Section 21 – Right to be secure against unreasonable
search or seizure
- We
have also considered the amendment under cl 69C in light of s 21 of the Bill of
Rights Act, which affirms the right to be secure
against unreasonable search and
seizure, whether of the person, property, correspondence or otherwise. We
consider that a court order
compelling an individual to provide information can
constitute a search for the purpose of s 21.

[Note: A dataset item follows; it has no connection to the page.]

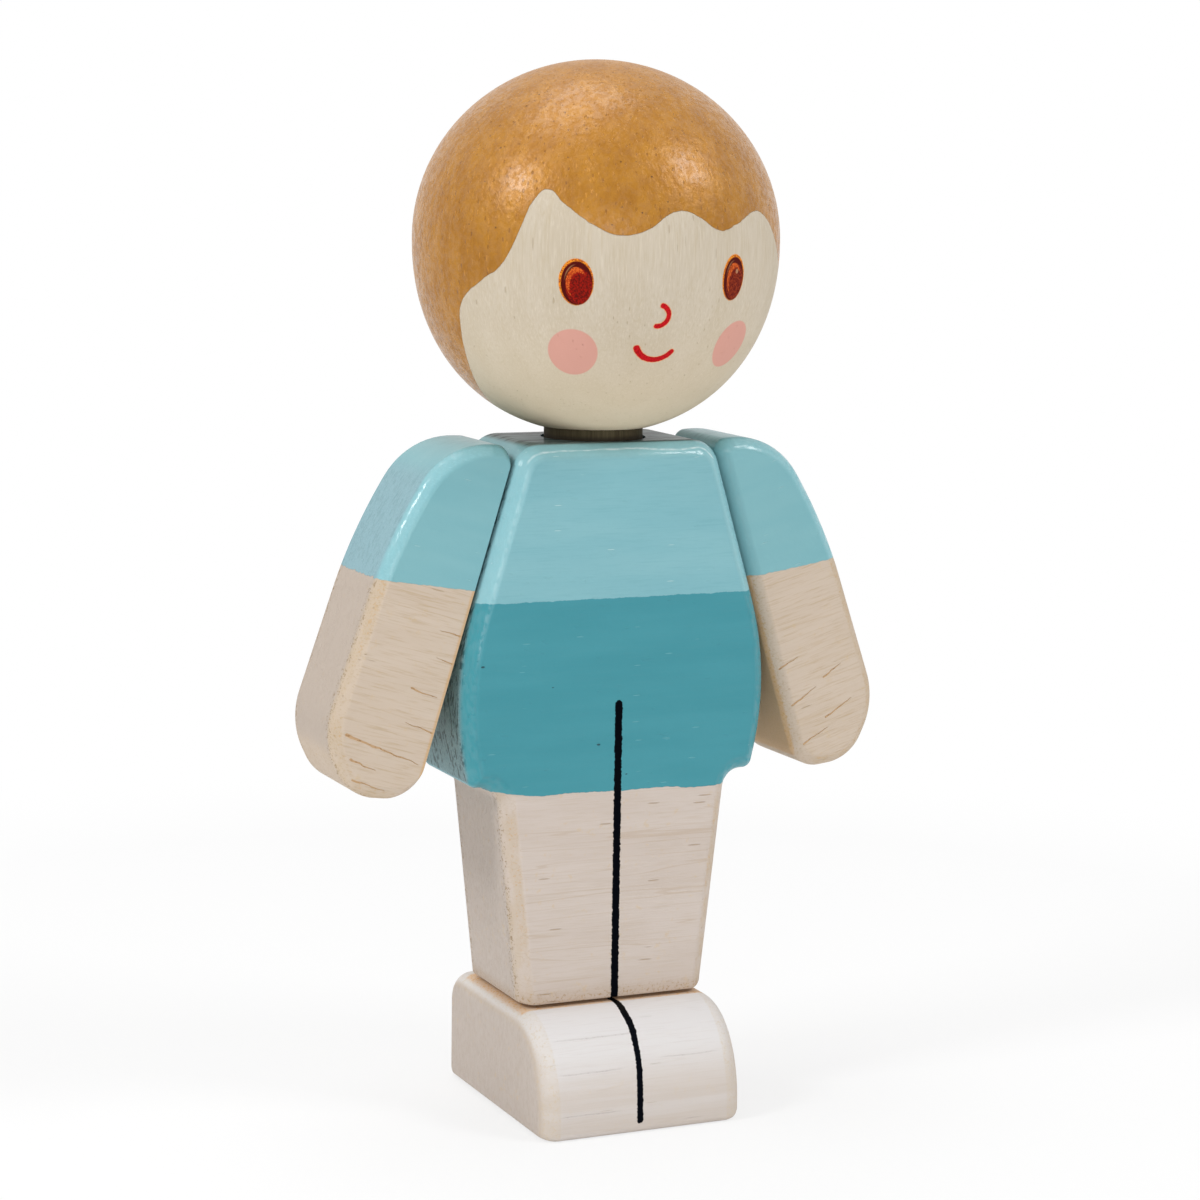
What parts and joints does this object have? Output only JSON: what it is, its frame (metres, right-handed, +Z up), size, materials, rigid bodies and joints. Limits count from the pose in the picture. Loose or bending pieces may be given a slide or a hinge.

6 Clauses 69D and 69E-69G amend provisions
in the principal Act relating to legally privileged information and tax advice
documents.
The effect is that the protections for legally privileged information
and relevant tax advice documents would extend to information
demanded under s
17GB.
- We
have focused our analysis on s 14, as it has broad application. However, we
consider the same arguments apply to both sections
and therefore that cl 69C
appears to be a reasonable search power in terms of s 21 of the Bill of Rights
Act.
Conclusion
- We
have concluded that cl 69C the SOP appears to be consistent with the right to
freedom of expression and the right to be secure
against unreasonable search and
seizure affirmed in ss 14 and 21 of the Bill of Rights Act.